Chafee’s political philosophy grew out of his family’s deep New England roots and his life of public service.
Born into one of Rhode Island’s five founding families, John Hubbard Chafee came from a tradition of wealth and privilege that took to heart the old-fashioned notion of noblesse oblige.
“He believed that to whom much is given, much is expected,” said Senate Minority Leader Tom Daschle (D-S.D.).
He earned degrees from Yale and Harvard Law School and, after completing his education, could have chosen to take over his father’s tool business. Instead, he decided to serve in the military and then enter politics. He joined the Marines during World War II, taking part in the Guadalcanal assault in the Pacific, and also served in the Korean War.
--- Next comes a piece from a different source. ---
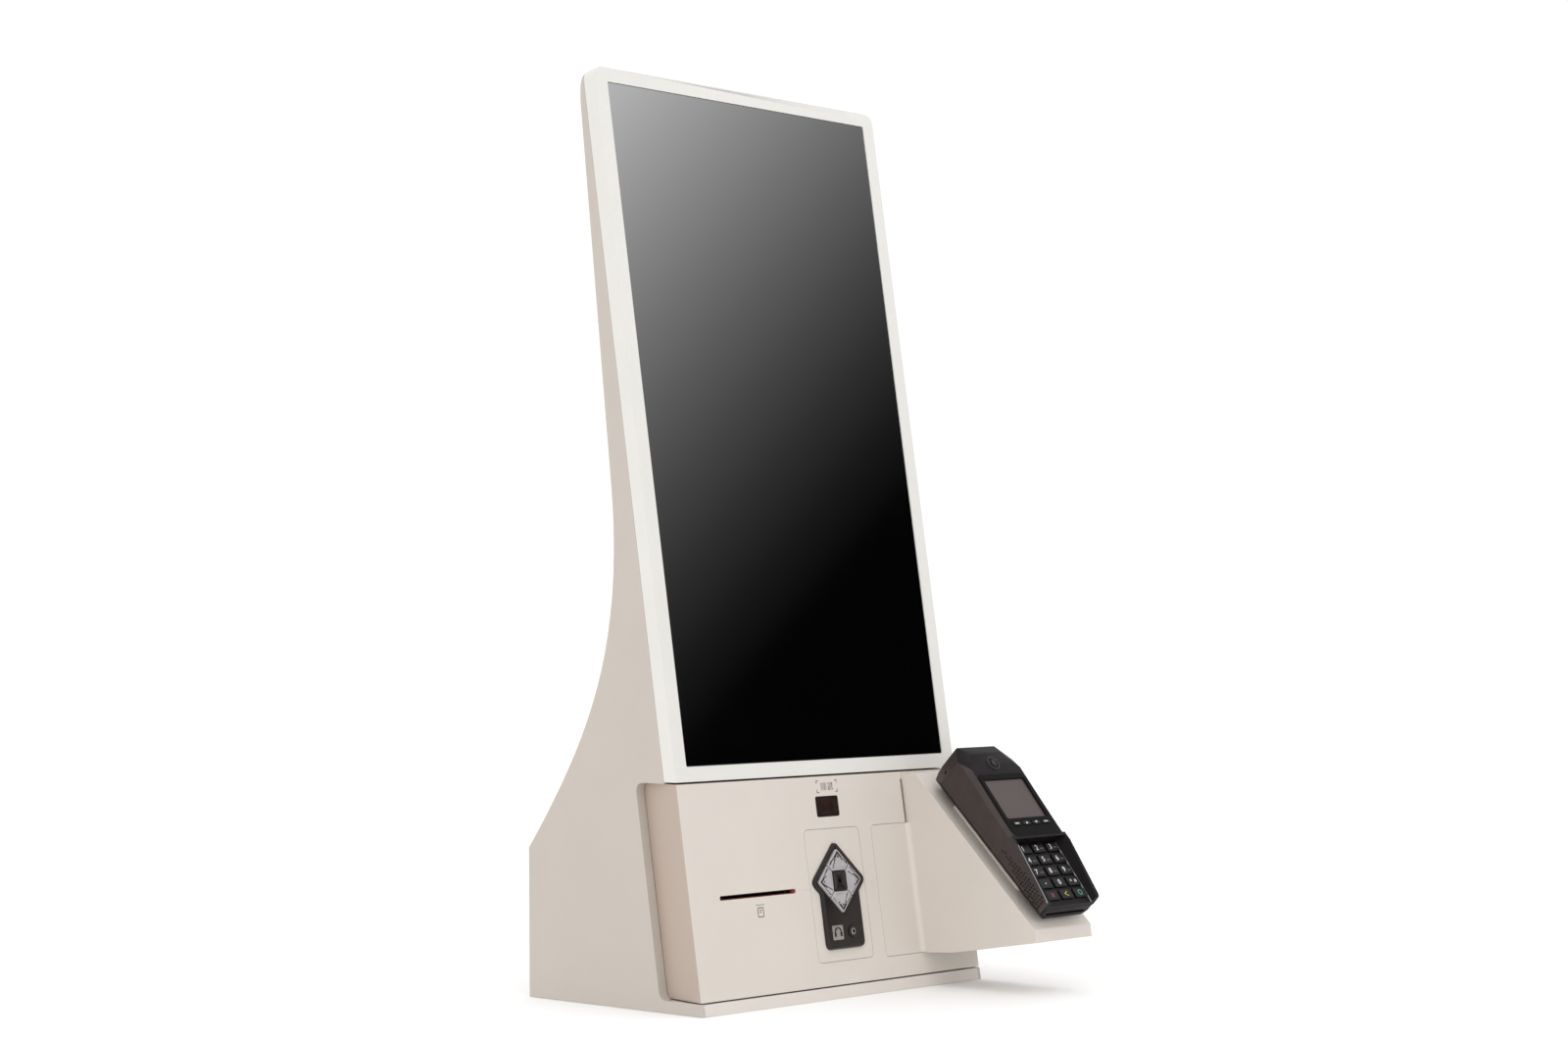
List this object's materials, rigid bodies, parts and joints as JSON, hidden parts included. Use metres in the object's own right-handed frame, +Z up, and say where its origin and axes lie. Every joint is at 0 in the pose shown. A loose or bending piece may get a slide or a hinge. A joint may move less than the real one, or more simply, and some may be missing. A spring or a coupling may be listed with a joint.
{
  "type": "touchscreen kiosk",
  "caption": "Counter-top self-service kiosk: tall leaning touchscreen, hinged service door with scanner, receipt slot and navigation keys, payment terminal on an arm.",
  "frame": {"origin": "centre of the rectangular footprint, on the counter surface", "axes": "+Z up, the screen faces -Y, +X to the viewer's right when facing the screen"},
  "size_m": [0.3761, 0.3485, 0.8165],
  "materials": {
    "body_paint": "fine satin texture",
    "door_paint": "fine satin texture",
    "base_paint": "satin",
    "bezel_paint": "satin",
    "screen_glass": "gloss",
    "steel": "satin",
    "black_metal": "satin black",
    "bare_aluminium": "satin",
    "display_housing": "satin",
    "rubber": "matt",
    "black_plastic": "semi-gloss",
    "grey_plastic": "satin",
    "nav_key_plastic": "satin",
    "terminal_plastic": "fine texture",
    "display_glass": "semi-gloss",
    "smoked_glass": "gloss",
    "paper": "uncoated"
  },
  "bodies": {
    "cabinet": {"base_plate": "base_paint", "foot_strip_front": "rubber", "foot_strip_rear": "rubber", "side_shell_left": "body_paint", "side_shell_right": "body_paint", "rear_cover": "body_paint", "cable_panel": "body_paint", "connector_panel": "body_paint", "screen_bezel": "bezel_paint", "touch_glass": "screen_glass", "lcd_module": "display_housing", "display_chassis": "steel", "computer_module": "black_metal", "power_supply": "bare_aluminium", "power_inlet": "black_plastic", "audio_speaker": "black_plastic", "printer_body": "black_plastic", "hinge_pin_lower": "steel", "hinge_pin_upper": "steel", "door_catch": "steel"},
    "door": {"door_shell": "door_paint", "scanner_window": "smoked_glass", "scanner_module": "black_plastic", "keypad_plate": "door_paint", "keypad_housing": "black_plastic", "audio_socket": "black_plastic", "bracket_arm": "door_paint", "adapter_plate": "door_paint", "terminal_lower_case": "terminal_plastic", "terminal_upper_case": "terminal_plastic", "terminal_display": "display_glass"},
    "power_switch": {"power_switch": "black_plastic"},
    "printer_lid": {"printer_lid": "grey_plastic"},
    "platen_roller": {"platen_roller": "rubber"},
    "paper_roll": {"paper_roll": "paper"},
    "nav_key_up": {"nav_key_up": "nav_key_plastic"},
    "nav_key_left": {"nav_key_left": "nav_key_plastic"},
    "nav_key_down": {"nav_key_down": "nav_key_plastic"},
    "nav_key_right": {"nav_key_right": "nav_key_plastic"},
    "nav_key_centre": {"nav_key_centre": "black_plastic"},
    "terminal_key_1": {"terminal_key_1": "terminal_plastic"},
    "terminal_key_2": {"terminal_key_2": "terminal_plastic"},
    "terminal_key_3": {"terminal_key_3": "terminal_plastic"},
    "terminal_key_4": {"terminal_key_4": "terminal_plastic"},
    "terminal_key_5": {"terminal_key_5": "terminal_plastic"},
    "terminal_key_6": {"terminal_key_6": "terminal_plastic"},
    "terminal_key_7": {"terminal_key_7": "terminal_plastic"},
    "terminal_key_8": {"terminal_key_8": "terminal_plastic"},
    "terminal_key_9": {"terminal_key_9": "terminal_plastic"},
    "terminal_key_blank": {"terminal_key_blank": "terminal_plastic"},
    "terminal_key_0": {"terminal_key_0": "terminal_plastic"},
    "terminal_key_symbol": {"terminal_key_symbol": "terminal_plastic"},
    "terminal_key_cancel": {"terminal_key_cancel": "terminal_plastic"},
    "terminal_key_clear": {"terminal_key_clear": "terminal_plastic"},
    "terminal_key_enter": {"terminal_key_enter": "terminal_plastic"},
    "function_key_1": {"function_key_1": "terminal_plastic"},
    "function_key_2": {"function_key_2": "terminal_plastic"},
    "function_key_3": {"function_key_3": "terminal_plastic"},
    "function_key_4": {"function_key_4": "terminal_plastic"}
  },
  "joints": [
    {"name": "door_hinge", "type": "hinge", "parent": "cabinet", "child": "door", "pos_m": [0.1795, -0.0666, 0.1], "axis": [0, 0, 1], "range_deg": [0, 95]},
    {"name": "power_switch_rock", "type": "hinge", "parent": "cabinet", "child": "power_switch", "pos_m": [0.101, 0.099, 0.041], "axis": [-1, 0, 0], "range_deg": [0, 14]},
    {"name": "printer_lid_hinge", "type": "hinge", "parent": "cabinet", "child": "printer_lid", "pos_m": [-0.1, -0.0022, 0.1058], "axis": [-1, 0, 0], "range_deg": [0, 95]},
    {"name": "paper_roll_spin", "type": "hinge", "parent": "cabinet", "child": "paper_roll", "pos_m": [-0.1, -0.037, 0.072], "axis": [1, 0, 0], "continuous": true},
    {"name": "platen_roller_spin", "type": "hinge", "parent": "cabinet", "child": "platen_roller", "pos_m": [-0.1, -0.0734, 0.0986], "axis": [1, 0, 0], "continuous": true},
    {"name": "nav_key_up_press", "type": "slide", "parent": "door", "child": "nav_key_up", "axis": [0, 0.987, -0.1609], "range_m": [0, 0.0012], "stiffness_N_per_m": 800},
    {"name": "nav_key_left_press", "type": "slide", "parent": "door", "child": "nav_key_left", "axis": [0, 0.987, -0.1609], "range_m": [0, 0.0012], "stiffness_N_per_m": 800},
    {"name": "nav_key_down_press", "type": "slide", "parent": "door", "child": "nav_key_down", "axis": [0, 0.987, -0.1609], "range_m": [0, 0.0012], "stiffness_N_per_m": 800},
    {"name": "nav_key_right_press", "type": "slide", "parent": "door", "child": "nav_key_right", "axis": [0, 0.987, -0.1609], "range_m": [0, 0.0012], "stiffness_N_per_m": 800},
    {"name": "nav_key_centre_press", "type": "slide", "parent": "door", "child": "nav_key_centre", "axis": [0, 0.987, -0.1609], "range_m": [0, 0.0012], "stiffness_N_per_m": 800},
    {"name": "terminal_key_1_press", "type": "slide", "parent": "door", "child": "terminal_key_1", "axis": [0, 0.7819, -0.6234], "range_m": [0, 0.001], "stiffness_N_per_m": 600},
    {"name": "terminal_key_2_press", "type": "slide", "parent": "door", "child": "terminal_key_2", "axis": [0, 0.7819, -0.6234], "range_m": [0, 0.001], "stiffness_N_per_m": 600},
    {"name": "terminal_key_3_press", "type": "slide", "parent": "door", "child": "terminal_key_3", "axis": [0, 0.7819, -0.6234], "range_m": [0, 0.001], "stiffness_N_per_m": 600},
    {"name": "terminal_key_4_press", "type": "slide", "parent": "door", "child": "terminal_key_4", "axis": [0, 0.7819, -0.6234], "range_m": [0, 0.001], "stiffness_N_per_m": 600},
    {"name": "terminal_key_5_press", "type": "slide", "parent": "door", "child": "terminal_key_5", "axis": [0, 0.7819, -0.6234], "range_m": [0, 0.001], "stiffness_N_per_m": 600},
    {"name": "terminal_key_6_press", "type": "slide", "parent": "door", "child": "terminal_key_6", "axis": [0, 0.7819, -0.6234], "range_m": [0, 0.001], "stiffness_N_per_m": 600},
    {"name": "terminal_key_7_press", "type": "slide", "parent": "door", "child": "terminal_key_7", "axis": [0, 0.7819, -0.6234], "range_m": [0, 0.001], "stiffness_N_per_m": 600},
    {"name": "terminal_key_8_press", "type": "slide", "parent": "door", "child": "terminal_key_8", "axis": [0, 0.7819, -0.6234], "range_m": [0, 0.001], "stiffness_N_per_m": 600},
    {"name": "terminal_key_9_press", "type": "slide", "parent": "door", "child": "terminal_key_9", "axis": [0, 0.7819, -0.6234], "range_m": [0, 0.001], "stiffness_N_per_m": 600},
    {"name": "terminal_key_blank_press", "type": "slide", "parent": "door", "child": "terminal_key_blank", "axis": [0, 0.7819, -0.6234], "range_m": [0, 0.001], "stiffness_N_per_m": 600},
    {"name": "terminal_key_0_press", "type": "slide", "parent": "door", "child": "terminal_key_0", "axis": [0, 0.7819, -0.6234], "range_m": [0, 0.001], "stiffness_N_per_m": 600},
    {"name": "terminal_key_symbol_press", "type": "slide", "parent": "door", "child": "terminal_key_symbol", "axis": [0, 0.7819, -0.6234], "range_m": [0, 0.001], "stiffness_N_per_m": 600},
    {"name": "terminal_key_cancel_press", "type": "slide", "parent": "door", "child": "terminal_key_cancel", "axis": [0, 0.7819, -0.6234], "range_m": [0, 0.001], "stiffness_N_per_m": 600},
    {"name": "terminal_key_clear_press", "type": "slide", "parent": "door", "child": "terminal_key_clear", "axis": [0, 0.7819, -0.6234], "range_m": [0, 0.001], "stiffness_N_per_m": 600},
    {"name": "terminal_key_enter_press", "type": "slide", "parent": "door", "child": "terminal_key_enter", "axis": [0, 0.7819, -0.6234], "range_m": [0, 0.001], "stiffness_N_per_m": 600},
    {"name": "function_key_1_press", "type": "slide", "parent": "door", "child": "function_key_1", "axis": [0, 0.6976, -0.7165], "range_m": [0, 0.001], "stiffness_N_per_m": 600},
    {"name": "function_key_2_press", "type": "slide", "parent": "door", "child": "function_key_2", "axis": [0, 0.6976, -0.7165], "range_m": [0, 0.001], "stiffness_N_per_m": 600},
    {"name": "function_key_3_press", "type": "slide", "parent": "door", "child": "function_key_3", "axis": [0, 0.6976, -0.7165], "range_m": [0, 0.001], "stiffness_N_per_m": 600},
    {"name": "function_key_4_press", "type": "slide", "parent": "door", "child": "function_key_4", "axis": [0, 0.6976, -0.7165], "range_m": [0, 0.001], "stiffness_N_per_m": 600}
  ],
  "couplings": [
    {"joint": "platen_roller_spin", "follows": "paper_roll_spin", "ratio": -5.6}
  ]
}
He represented a generation that believed government had a role to play. It remembered the federal role in helping millions of people through the Great Depression, fighting the Second World War and making the civil rights movement a reality. Earlier this month, Chafee was one of a handful of GOP senators who voted for the nuclear test ban treaty.
Many of Chafee’s younger, more conservative Senate colleagues, most of whom have not fought in foreign wars, take more isolationist positions.
“He and his generation brought back an internationalist view. . . . These were people who had very strong overseas experiences, they were mindful of the fact that the United States had a place in the world and he was trying to spare the country--if not the president--the embarrassment of a defeated treaty,” Baker said of Chafee’s treaty vote.
It will be up to Lincoln Almond, Rhode Island’s Republican governor, to appoint someone to fill Chafee’s seat until the term expires in 2000. One son, Lincoln Chafee, the mayor of Warwick, R.I., previously had announced plans to run for his father’s seat. Chafee is survived by his wife and five children.